Jamaica joins with other nations around the globe in observing World Radio Day, an initiative of the United Nations Educational Scientific & Cultural Organization (UNESCO).

The theme of World Radio Day 2015 is ‘Youth and Radio’. It recognizes the fact that youth make up more than half of the people on Planet Earth. This significant demographic is not always adequately reflected in the level of meaningful participation in this powerful medium. In many parts of the world, the youth are confronted by some of the same challenges facing marginalized groups, such as stereotyping and prejudice in the way they are portrayed in the media.

Here in Jamaica and despite the proliferation of media and the impressive reach of radio, a considerable proportion of media content continues to feature music and other aspects of entertainment geared to the youth, with less attention given to the many serious issues with which they grapple. The potential of radio as an agent of change and development remains for the most part, under-utilized.

The time has come to use this medium to its fullest advantage; as a developmental tool, an avenue through which youth can be more inspired and equipped, as well as a louder and more effective voice in the shaping of national policy.

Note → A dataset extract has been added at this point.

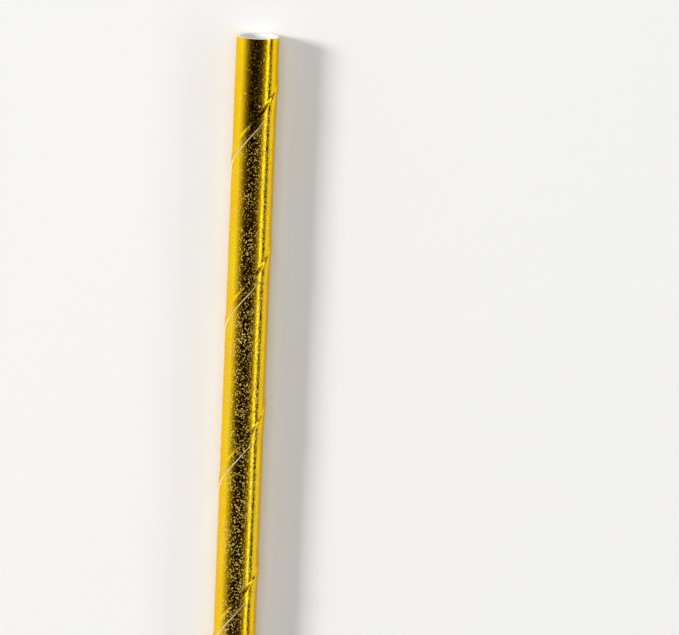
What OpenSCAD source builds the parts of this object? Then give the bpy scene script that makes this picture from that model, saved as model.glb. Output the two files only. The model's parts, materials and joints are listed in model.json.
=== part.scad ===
// Gold foil paper drinking straw, lying on its side. Sizes are in millimetres.
// +X runs along the straw to its upper end, +Z is up, and Z = 0 is the surface it lies on.
// A white paper tube is wrapped in one foil-faced strip. The strip winds round as a right-handed
// helix, and its cut edge laps over the turn before, so a low raised seam climbs the straw.

/* [Straw] */
// Length from cut end to cut end
straw_length = 197; // [100:1:300]
// Diameter of the bore
bore_d = 5.1; // [3:0.1:12]
// Wall of the white tube, its plies glued into one
tube_wall = 0.3; // [0.2:0.05:0.8]

/* [Foil wrap] */
// Thickness of the foil-faced strip
foil_ply = 0.15; // [0.06:0.01:0.25]
// Rise of the helical seam in one turn
wrap_pitch = 23.09; // [14:0.01:40]
// Width of the double layer, measured along the straw
lap_width = 1.443; // [0.6:0.001:2.5]
// Width of the crease where the strip comes down again, measured along the straw
crease_width = 0.5; // [0.3:0.05:2]
// Where the seam starts on the lower end's rim, from the underside to the middle of its crest
seam_start = 180; // [0:1:359]
// How much prouder the seam stands at the cut ends, where its plies spring apart a little
end_spring = 0.03; // [0:0.01:0.1]

/* [Hidden] */

// Radii of the bonded face between the layers, of the foil face and of the seam's crest
bond_r = bore_d / 2 + tube_wall;
foil_r = bond_r + foil_ply;
crest_r = foil_r + foil_ply;

// The seam climbs in equal steps, so its crest keeps to a set of flats round the straw. There are
// enough of them for the middle of each to stand at least half a strip proud of the foil face.
flats = 4 * ceil(45 / acos((foil_r + foil_ply / 2) / crest_r));
flat_angle = 360 / flats;
step_rise = wrap_pitch / flats;

// The helix sets out from the underside, this far below the straw's lower end
seam_drop = wrap_pitch * seam_start / 360;
// It is made in two halves, which meet on a step near the middle of the length
low_steps = round((straw_length / 2 + seam_drop) / step_rise);
high_steps = ceil((straw_length + seam_drop) / step_rise) + 1 - low_steps;

// The straw rests on those flats, near both ends
rest_h = (crest_r + end_spring) * cos(flat_angle / 2);

// Angles that the lap and its crease span in a section across the straw
lap_angle = 360 * lap_width / wrap_pitch;
crease_angle = 360 * crease_width / wrap_pitch;
// The crease runs out halfway through the strip, and the seam's root is deep in the blank
crease_end_r = bond_r + foil_ply / 2;
root_r = bond_r / 2;

// What a cut runs past the ends
overrun = 1;

// Point at a radius and an angle
function polar(r, a) = [r * cos(a), r * sin(a)];

// Radius of the crest's flats at an angle from one of their corners
function crest_at(a) =
    crest_r * cos(flat_angle / 2) / cos(a - flat_angle * floor(a / flat_angle) - flat_angle / 2);

// How many chords of at most one flat make up an angle
function chords(span) = max(1, ceil(span / flat_angle - 0.01));

// Section of the seam: the strip's cut edge is the step, and the crease is the ramp
module seam_section() {
    lap_chords = chords(lap_angle);
    ramp_chords = chords(crease_angle);
    foot_angle = -lap_angle - crease_angle;
    lap = [
        for (i = [0:lap_chords])
            let (a = -min(i * flat_angle, lap_angle)) polar(crest_at(a), a)
    ];
    ramp = [
        for (i = [1:ramp_chords])
            let (t = i / ramp_chords)
                polar(crest_r + t * (crease_end_r - crest_r), -lap_angle - t * crease_angle)
    ];
    polygon(concat(lap, ramp, [polar(root_r, foot_angle), polar(root_r, 0)]));
}

// Half of the helical seam, from the middle of the length out past one end
module half_seam(steps, way) {
    linear_extrude(
        height = steps * step_rise,
        twist = -way * steps * flat_angle,
        slices = steps,
        scale = 1 + end_spring / crest_r * steps * step_rise / (straw_length / 2)
    )
        rotate(flat_angle / 2 + low_steps * flat_angle) seam_section();
}

// The helical seam, cut off square with the straw at both ends
module lapped_seam() {
    intersection() {
        translate([0, 0, low_steps * step_rise - seam_drop]) {
            half_seam(high_steps, 1);
            mirror([0, 0, 1]) half_seam(low_steps, -1);
        }
        cylinder(h = straw_length, r = crest_r + end_spring + overrun);
    }
}

// Bores what stands on the origin from end to end
module bored(r) {
    difference() {
        children();
        translate([0, 0, -overrun]) cylinder(h = straw_length + 2 * overrun, r = r, $fn = 96);
    }
}

// Lays a standing straw down along X, with its middle over the origin
module laid_down() {
    translate([-straw_length / 2, 0, rest_h]) rotate([0, 90, 0]) children();
}

module paper_tube() {
    color("white") laid_down() bored(bore_d / 2) cylinder(h = straw_length, r = bond_r, $fn = 96);
}

module foil_wrap() {
    color("gold") laid_down() bored(bond_r) union() {
        cylinder(h = straw_length, r = foil_r, $fn = 96);
        lapped_seam();
    }
}

paper_tube();
foil_wrap();
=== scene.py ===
"""Looks of the gold foil paper straw: the wound strip with its lapped seam, the white paper tube,
a pale floor, soft light and a camera that looks down on the lying straw. Units are metres."""

import json
import math

import bmesh
import bpy
import numpy as np
from mathutils import Matrix, Vector

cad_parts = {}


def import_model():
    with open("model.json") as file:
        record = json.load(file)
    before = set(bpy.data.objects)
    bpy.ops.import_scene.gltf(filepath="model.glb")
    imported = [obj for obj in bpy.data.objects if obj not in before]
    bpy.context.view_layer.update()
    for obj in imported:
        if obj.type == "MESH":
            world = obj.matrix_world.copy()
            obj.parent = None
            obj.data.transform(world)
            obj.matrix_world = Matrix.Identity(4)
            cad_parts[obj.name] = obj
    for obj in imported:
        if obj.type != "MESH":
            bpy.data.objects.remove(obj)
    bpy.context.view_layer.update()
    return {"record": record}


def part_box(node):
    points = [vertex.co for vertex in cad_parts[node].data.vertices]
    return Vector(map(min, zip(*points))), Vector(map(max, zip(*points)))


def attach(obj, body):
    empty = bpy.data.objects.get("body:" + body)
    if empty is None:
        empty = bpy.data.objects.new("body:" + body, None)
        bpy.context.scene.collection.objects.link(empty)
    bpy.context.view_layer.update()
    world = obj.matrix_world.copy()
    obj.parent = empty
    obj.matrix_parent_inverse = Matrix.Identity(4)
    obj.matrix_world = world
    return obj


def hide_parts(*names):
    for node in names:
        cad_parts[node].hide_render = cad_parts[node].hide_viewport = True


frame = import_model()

MM = 0.001

# Sizes, from the frame

tube_lo, tube_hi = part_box("paper_tube")
wrap_lo, wrap_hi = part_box("foil_wrap")
mounts = {m["name"]: m for m in frame["record"]["mounts"]}

# What the crest keeps inside the frame's box, and each bonded face from where the two meet
HAIR = 0.001 * MM

X0, X1 = wrap_lo.x, wrap_hi.x
AXIS_Z = (wrap_lo.z + wrap_hi.z) / 2
BORE_R = mounts["bore"]["dims"]["r_mm"] * MM
FOIL_R = mounts["barrel"]["dims"]["r_mm"] * MM
BOND_R = (tube_hi.z - tube_lo.z) / 2
CREST_R = min(wrap_hi.z - wrap_lo.z, wrap_hi.y - wrap_lo.y) / 2 - HAIR

# The seam's helix: angles run from the underside towards +Y, and the cut edge leads the crest.
# The edge is drawn 4.5 degrees ahead of the solid's, where the photo has it.
PITCH = 23.09 * MM
EDGE_AT_START = 195.75
# The helix's angle to a ring round the straw
LEAD = math.atan2(PITCH, 2 * math.pi * FOIL_R)


def edge_angle(x):
    """Angle of the strip's cut edge at a place along the straw, in degrees."""
    return EDGE_AT_START + 360 * (x - X0) / PITCH


def on_strip(x, degrees):
    """Place on the flat strip in millimetres, along it and across it."""
    arc = math.radians(1) * FOIL_R * degrees
    along = arc * math.cos(LEAD) + x * math.sin(LEAD)
    across = x * math.cos(LEAD) - arc * math.sin(LEAD)
    return along / MM, across / MM


# Where the strip ends at the straw's upper end, in millimetres along it
STRIP_END = on_strip(X1, edge_angle(X1))[0]


# Shapes

def smooth(t):
    """Eases from 0 to 1."""
    t = np.clip(t, 0, 1)
    return t * t * (3 - 2 * t)


class Waves:
    """Smooth seeded noise on the straw's surface, from about -1 to 1, that closes round the straw."""

    def __init__(self, seed, count, round_it, length_mm):
        rng = np.random.default_rng(seed)
        self.k = rng.integers(round_it[0], round_it[1] + 1, count)
        self.w = 2 * math.pi / (rng.uniform(*length_mm, count) * MM) * rng.choice([-1, 1], count)
        self.p = rng.uniform(0, 2 * math.pi, count)

    def at(self, x, degrees):
        t = np.radians(degrees)
        total = sum(np.sin(k * t + w * x + p) for k, w, p in zip(self.k, self.w, self.p))
        return np.tanh(total / math.sqrt(len(self.k)))


def place(x, degrees, r):
    """Points at a place along the straw, an angle from the underside and a radius."""
    t = np.radians(degrees)
    return np.stack([x + 0 * t, r * np.sin(t), AXIS_Z - r * np.cos(t)], -1)


def ring_of(count):
    """Even angles round the straw, in degrees."""
    return np.arange(count) * 360 / count


def grid_faces(first, rows, columns):
    """Quads of a closed grid whose points are numbered row by row from first."""
    i, j = np.meshgrid(np.arange(rows - 1), np.arange(columns), indexing="ij")
    here, up, k = i * columns, (i + 1) * columns, (j + 1) % columns
    quads = np.stack([here + j, here + k, up + k, up + j], -1)
    return (quads.reshape(-1, 4) + first).tolist()


def ring_faces(a, a_degrees, b, b_degrees):
    """Triangles between two rings of points, given by their numbers and angles."""
    a_order = np.argsort(np.mod(a_degrees, 360), kind="stable")
    b_order = np.argsort(np.mod(b_degrees, 360), kind="stable")
    a, b = np.asarray(a)[a_order], np.asarray(b)[b_order]
    at, bt = np.mod(a_degrees, 360)[a_order], np.mod(b_degrees, 360)[b_order]
    n, m, i, j, faces = len(a), len(b), 0, 0, []
    while i < n or j < m:
        next_a = at[(i + 1) % n] + 360 * ((i + 1) // n)
        next_b = bt[(j + 1) % m] + 360 * ((j + 1) // m)
        if j == m or (i < n and next_a <= next_b):
            faces.append([int(a[i % n]), int(a[(i + 1) % n]), int(b[j % m])])
            i += 1
        else:
            faces.append([int(a[i % n]), int(b[(j + 1) % m]), int(b[j % m])])
            j += 1
    return faces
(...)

Communities and the nation as a whole could do well with more youth-focused programmes developed, produced, scripted and presented by young people.

Radio in Jamaica has come a long way since its debut in 1939, and while today we boast a diverse and dynamic radio market, there is still a need to open up new opportunity windows for greater engagement of youth and meaningful programming which supports their development.

On this World Radio Day, I also salute the pioneers of the industry, and those who work and contribute to radio fulfilling its role to inform, educate and entertain. However, as the UNESCO Director General has charged, let us “rally round radio” and support its efforts to be more and do more for the cause of development. Let us continue to find ingenious ways to make radio a true agent of social inclusion, a meaningful forum for the discussion of youth issues, and a facilitator for dialogue between youth and other sections of the community.